= Given problem =
Among the entries below, one stretch runs from the line that contains "What three.js and" through the line that contains "const GRIP_DEPTH = 2;". Repeat that stretch exactly, ends included, and only that.
** START OF Extracted information **
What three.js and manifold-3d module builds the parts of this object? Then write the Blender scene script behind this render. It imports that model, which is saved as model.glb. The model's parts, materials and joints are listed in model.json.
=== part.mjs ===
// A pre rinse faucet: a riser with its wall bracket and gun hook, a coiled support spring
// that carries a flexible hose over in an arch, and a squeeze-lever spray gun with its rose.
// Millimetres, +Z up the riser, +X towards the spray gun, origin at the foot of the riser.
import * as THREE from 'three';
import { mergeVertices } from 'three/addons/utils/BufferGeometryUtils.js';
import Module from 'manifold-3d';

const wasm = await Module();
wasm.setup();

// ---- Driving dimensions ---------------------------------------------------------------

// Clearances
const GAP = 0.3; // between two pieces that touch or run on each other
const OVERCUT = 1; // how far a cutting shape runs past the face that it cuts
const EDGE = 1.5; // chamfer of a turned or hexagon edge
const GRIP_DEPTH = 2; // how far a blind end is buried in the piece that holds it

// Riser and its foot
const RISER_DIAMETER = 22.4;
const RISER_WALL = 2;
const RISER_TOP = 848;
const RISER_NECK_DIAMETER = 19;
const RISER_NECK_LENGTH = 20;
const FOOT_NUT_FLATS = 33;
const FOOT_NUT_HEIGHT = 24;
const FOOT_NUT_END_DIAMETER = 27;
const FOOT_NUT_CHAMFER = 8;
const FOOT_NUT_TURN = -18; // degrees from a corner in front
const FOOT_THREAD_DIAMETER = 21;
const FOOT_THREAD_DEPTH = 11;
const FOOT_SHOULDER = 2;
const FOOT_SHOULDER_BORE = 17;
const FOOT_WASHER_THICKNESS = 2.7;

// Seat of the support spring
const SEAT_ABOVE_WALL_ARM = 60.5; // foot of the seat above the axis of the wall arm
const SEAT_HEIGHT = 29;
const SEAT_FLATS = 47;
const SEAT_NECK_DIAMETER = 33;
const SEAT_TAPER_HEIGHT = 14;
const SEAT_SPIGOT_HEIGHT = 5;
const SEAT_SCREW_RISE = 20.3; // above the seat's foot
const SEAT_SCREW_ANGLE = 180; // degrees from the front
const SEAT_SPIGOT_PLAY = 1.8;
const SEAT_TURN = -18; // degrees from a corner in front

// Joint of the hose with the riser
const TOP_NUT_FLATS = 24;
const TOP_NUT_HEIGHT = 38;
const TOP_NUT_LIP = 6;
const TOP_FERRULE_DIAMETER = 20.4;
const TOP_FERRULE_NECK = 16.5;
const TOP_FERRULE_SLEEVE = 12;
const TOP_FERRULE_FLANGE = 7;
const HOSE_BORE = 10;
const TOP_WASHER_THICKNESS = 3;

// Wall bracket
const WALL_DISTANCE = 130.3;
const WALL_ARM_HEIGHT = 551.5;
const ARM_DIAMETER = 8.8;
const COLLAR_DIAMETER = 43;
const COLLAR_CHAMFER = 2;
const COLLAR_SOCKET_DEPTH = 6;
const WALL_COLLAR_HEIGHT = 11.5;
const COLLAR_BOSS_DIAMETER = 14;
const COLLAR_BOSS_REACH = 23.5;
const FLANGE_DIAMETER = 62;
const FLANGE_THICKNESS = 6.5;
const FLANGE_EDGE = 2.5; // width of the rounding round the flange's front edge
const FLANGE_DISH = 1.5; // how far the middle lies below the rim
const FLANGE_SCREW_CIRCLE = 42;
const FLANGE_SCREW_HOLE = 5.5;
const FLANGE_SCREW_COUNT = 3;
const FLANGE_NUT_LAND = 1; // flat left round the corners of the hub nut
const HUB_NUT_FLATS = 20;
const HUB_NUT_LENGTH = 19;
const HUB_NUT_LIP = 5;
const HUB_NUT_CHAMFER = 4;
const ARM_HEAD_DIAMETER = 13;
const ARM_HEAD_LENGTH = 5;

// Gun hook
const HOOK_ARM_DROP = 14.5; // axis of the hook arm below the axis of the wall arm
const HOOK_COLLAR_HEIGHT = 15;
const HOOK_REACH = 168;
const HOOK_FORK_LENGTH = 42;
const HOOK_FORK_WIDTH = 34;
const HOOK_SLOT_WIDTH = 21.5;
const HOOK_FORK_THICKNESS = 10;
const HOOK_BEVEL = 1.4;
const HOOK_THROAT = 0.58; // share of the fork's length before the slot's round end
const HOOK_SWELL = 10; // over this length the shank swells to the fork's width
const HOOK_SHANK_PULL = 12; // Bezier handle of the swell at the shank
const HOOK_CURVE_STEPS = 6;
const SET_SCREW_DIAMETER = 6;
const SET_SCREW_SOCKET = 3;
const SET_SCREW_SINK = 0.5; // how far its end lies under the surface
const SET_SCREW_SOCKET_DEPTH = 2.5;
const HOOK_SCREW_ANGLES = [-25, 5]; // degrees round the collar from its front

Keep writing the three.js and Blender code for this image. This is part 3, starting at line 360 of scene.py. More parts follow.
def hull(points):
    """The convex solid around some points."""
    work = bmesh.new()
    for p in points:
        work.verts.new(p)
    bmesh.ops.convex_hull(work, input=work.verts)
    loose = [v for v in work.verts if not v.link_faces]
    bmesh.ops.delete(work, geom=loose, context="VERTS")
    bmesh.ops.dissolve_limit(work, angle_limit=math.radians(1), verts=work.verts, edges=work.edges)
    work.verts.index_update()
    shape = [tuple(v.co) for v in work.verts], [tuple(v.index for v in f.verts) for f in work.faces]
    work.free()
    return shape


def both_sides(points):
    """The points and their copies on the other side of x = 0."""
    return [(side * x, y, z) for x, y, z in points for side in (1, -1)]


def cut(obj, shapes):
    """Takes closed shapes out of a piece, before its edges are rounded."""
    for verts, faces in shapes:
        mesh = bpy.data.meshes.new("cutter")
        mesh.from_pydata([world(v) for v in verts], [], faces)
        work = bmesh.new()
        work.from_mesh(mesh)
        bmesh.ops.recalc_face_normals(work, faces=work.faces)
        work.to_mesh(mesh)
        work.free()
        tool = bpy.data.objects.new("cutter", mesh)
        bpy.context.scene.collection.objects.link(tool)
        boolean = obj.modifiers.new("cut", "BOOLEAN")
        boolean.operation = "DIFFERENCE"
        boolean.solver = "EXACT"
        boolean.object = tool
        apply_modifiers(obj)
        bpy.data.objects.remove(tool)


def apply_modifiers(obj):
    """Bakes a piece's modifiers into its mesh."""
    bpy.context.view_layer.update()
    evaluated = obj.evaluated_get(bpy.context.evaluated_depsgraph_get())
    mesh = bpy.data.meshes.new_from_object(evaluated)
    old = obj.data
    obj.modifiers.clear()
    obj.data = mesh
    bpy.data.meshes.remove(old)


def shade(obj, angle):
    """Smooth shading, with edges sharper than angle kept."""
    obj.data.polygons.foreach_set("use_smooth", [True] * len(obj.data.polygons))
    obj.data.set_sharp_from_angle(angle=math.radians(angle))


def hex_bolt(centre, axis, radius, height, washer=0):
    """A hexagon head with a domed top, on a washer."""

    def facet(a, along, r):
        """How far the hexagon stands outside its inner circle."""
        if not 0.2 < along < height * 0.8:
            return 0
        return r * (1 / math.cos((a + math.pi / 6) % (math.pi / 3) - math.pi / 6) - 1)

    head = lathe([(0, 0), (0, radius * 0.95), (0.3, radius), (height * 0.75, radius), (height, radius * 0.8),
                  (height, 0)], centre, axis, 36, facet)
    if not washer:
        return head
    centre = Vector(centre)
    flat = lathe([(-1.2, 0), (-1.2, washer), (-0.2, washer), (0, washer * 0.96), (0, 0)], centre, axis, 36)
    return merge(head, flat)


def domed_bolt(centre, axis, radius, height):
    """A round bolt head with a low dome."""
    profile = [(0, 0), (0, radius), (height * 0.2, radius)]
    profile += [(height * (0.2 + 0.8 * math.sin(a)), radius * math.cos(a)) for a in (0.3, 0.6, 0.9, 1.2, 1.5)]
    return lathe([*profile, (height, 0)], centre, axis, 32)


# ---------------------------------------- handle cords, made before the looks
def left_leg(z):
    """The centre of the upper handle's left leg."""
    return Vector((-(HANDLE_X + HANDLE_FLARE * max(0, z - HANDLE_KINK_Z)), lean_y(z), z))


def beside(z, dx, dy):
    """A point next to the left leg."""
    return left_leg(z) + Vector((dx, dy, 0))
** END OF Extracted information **
** START OF Extracted information **
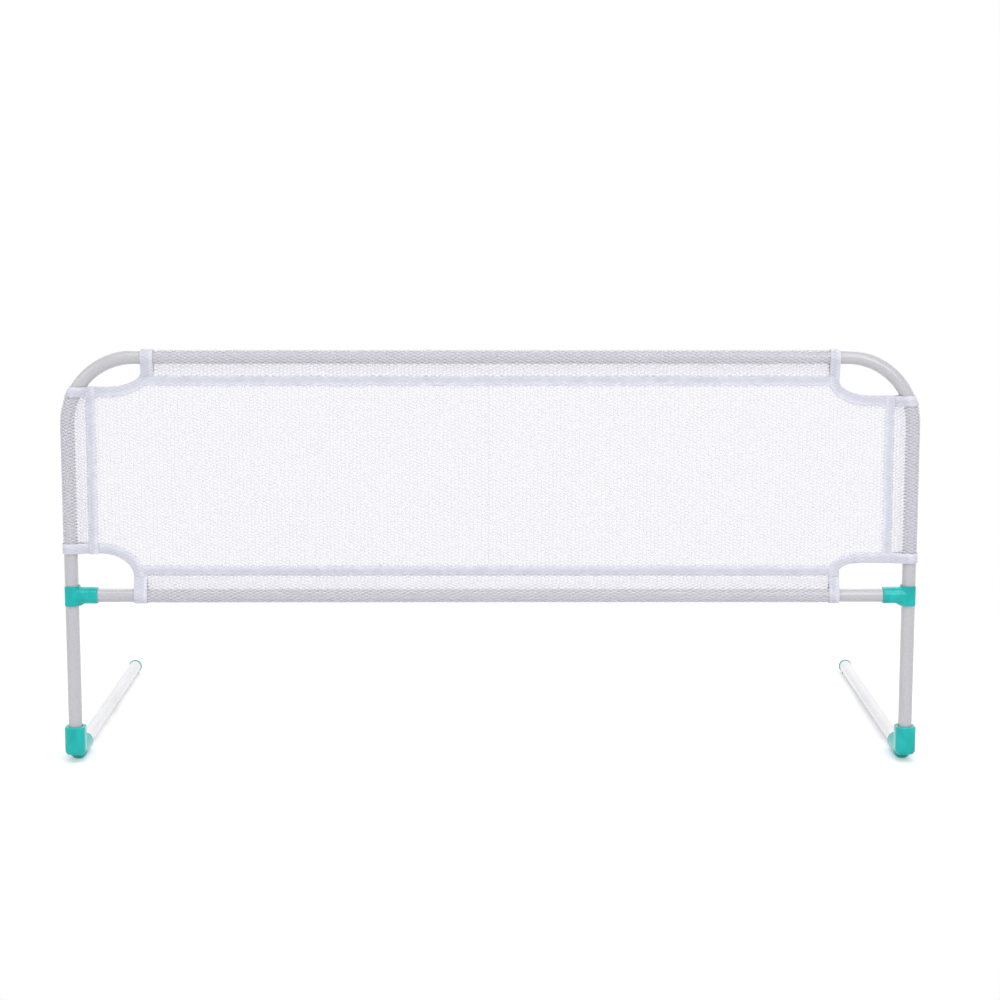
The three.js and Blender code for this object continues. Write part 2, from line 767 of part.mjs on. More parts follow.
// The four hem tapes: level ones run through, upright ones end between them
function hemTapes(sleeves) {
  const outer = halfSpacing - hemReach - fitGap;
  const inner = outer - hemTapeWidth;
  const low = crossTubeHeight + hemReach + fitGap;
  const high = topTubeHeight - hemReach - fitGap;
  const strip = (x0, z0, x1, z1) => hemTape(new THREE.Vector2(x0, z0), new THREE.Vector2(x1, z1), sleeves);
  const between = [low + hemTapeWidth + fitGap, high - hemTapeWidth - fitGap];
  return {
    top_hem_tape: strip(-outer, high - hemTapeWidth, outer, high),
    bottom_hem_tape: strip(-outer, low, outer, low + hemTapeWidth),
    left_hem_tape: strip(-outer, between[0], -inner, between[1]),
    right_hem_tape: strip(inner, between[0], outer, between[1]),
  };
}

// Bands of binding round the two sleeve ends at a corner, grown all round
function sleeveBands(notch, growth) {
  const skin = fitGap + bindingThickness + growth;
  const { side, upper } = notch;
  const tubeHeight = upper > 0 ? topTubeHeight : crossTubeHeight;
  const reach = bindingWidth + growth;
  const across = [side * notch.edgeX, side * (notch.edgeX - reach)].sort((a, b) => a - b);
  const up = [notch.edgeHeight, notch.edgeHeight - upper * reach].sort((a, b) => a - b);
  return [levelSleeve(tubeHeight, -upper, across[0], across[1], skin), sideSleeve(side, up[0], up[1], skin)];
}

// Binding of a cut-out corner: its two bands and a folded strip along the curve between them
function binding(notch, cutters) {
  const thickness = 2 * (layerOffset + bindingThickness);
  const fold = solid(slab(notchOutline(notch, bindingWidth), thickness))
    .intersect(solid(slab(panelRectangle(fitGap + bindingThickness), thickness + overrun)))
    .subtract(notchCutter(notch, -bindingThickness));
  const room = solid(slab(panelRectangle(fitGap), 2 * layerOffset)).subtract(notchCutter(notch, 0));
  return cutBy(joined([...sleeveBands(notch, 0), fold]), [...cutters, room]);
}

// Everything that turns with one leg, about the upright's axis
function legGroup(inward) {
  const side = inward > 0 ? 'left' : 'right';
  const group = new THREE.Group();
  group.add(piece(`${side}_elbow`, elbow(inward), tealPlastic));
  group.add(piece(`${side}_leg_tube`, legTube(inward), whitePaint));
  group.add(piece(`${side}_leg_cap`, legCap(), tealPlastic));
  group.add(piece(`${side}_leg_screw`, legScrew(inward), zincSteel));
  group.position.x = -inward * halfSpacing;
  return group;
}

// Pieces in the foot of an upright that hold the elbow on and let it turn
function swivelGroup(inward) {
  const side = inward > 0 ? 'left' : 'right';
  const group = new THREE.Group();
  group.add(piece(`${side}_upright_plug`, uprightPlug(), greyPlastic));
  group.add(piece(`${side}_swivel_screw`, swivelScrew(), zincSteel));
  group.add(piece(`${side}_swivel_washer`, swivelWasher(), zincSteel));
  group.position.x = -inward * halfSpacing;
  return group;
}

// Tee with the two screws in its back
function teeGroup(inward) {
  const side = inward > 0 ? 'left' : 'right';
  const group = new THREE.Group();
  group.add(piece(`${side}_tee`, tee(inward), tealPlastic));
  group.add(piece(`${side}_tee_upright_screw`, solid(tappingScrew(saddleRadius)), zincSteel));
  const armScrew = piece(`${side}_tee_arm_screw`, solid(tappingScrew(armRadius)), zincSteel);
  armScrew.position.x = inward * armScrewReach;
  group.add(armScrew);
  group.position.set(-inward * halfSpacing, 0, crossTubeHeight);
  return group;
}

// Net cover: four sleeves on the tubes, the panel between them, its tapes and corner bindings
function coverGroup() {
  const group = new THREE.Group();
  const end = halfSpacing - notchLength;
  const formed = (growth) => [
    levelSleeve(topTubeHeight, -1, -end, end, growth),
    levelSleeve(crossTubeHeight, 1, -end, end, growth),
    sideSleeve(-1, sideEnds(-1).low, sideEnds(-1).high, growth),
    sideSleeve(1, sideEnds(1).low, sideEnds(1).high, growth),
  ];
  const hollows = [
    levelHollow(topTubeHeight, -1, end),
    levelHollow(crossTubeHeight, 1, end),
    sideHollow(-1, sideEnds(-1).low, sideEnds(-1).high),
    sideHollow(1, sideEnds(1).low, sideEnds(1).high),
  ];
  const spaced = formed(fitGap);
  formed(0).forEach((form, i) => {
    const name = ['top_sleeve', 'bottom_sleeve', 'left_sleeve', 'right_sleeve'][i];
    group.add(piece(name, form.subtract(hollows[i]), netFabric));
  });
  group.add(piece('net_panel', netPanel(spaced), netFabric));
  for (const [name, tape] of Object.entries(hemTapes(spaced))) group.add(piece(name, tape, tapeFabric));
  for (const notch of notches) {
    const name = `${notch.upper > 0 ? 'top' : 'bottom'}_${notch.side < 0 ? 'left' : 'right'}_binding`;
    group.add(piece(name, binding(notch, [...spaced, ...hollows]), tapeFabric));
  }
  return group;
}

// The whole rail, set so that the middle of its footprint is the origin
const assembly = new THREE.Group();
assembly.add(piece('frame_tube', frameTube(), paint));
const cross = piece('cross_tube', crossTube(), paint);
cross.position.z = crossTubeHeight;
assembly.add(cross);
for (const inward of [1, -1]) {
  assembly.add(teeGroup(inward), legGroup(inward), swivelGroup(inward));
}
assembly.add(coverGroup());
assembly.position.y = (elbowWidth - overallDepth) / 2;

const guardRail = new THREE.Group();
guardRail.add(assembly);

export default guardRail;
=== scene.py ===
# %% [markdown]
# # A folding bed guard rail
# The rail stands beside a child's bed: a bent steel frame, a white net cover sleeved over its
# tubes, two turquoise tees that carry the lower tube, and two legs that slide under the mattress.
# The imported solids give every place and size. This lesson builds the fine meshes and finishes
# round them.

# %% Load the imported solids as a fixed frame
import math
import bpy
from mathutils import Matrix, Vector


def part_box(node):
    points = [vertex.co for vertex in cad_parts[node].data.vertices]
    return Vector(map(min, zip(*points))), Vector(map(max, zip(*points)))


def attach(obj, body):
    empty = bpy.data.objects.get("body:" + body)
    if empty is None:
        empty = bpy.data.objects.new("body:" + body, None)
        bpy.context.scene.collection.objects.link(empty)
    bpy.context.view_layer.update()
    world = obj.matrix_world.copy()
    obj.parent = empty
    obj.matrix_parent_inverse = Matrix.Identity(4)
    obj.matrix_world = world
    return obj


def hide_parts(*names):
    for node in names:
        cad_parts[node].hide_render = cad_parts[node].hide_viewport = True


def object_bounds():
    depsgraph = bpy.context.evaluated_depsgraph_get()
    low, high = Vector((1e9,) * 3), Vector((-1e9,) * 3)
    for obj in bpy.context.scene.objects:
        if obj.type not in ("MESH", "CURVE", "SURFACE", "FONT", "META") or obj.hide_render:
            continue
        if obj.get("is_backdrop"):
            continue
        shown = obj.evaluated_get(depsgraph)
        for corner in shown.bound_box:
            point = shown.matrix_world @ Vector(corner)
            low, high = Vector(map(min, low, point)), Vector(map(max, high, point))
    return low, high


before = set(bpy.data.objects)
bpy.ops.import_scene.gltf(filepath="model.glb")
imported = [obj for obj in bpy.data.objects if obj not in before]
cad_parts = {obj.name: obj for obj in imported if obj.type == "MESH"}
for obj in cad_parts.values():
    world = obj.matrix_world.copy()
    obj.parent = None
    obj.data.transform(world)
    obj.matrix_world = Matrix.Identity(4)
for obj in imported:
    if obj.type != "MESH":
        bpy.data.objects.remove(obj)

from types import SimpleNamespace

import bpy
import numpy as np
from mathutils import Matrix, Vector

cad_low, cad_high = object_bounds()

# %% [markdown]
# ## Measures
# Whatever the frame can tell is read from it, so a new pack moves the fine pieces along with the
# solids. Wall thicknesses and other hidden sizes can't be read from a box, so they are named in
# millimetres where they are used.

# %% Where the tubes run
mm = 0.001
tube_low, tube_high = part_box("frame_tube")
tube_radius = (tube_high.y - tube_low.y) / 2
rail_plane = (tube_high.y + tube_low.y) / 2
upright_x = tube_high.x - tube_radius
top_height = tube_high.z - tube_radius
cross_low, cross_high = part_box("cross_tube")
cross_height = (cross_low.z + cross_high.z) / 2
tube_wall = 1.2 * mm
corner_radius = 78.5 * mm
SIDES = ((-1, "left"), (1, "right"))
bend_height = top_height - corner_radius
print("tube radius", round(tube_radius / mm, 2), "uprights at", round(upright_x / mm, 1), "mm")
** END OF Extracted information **
= Problem solution =
What three.js and manifold-3d module builds the parts of this object? Then write the Blender scene script behind this render. It imports that model, which is saved as model.glb. The model's parts, materials and joints are listed in model.json.
=== part.mjs ===
// A pre rinse faucet: a riser with its wall bracket and gun hook, a coiled support spring
// that carries a flexible hose over in an arch, and a squeeze-lever spray gun with its rose.
// Millimetres, +Z up the riser, +X towards the spray gun, origin at the foot of the riser.
import * as THREE from 'three';
import { mergeVertices } from 'three/addons/utils/BufferGeometryUtils.js';
import Module from 'manifold-3d';

const wasm = await Module();
wasm.setup();

// ---- Driving dimensions ---------------------------------------------------------------

// Clearances
const GAP = 0.3; // between two pieces that touch or run on each other
const OVERCUT = 1; // how far a cutting shape runs past the face that it cuts
const EDGE = 1.5; // chamfer of a turned or hexagon edge
const GRIP_DEPTH = 2; // how far a blind end is buried in the piece that holds it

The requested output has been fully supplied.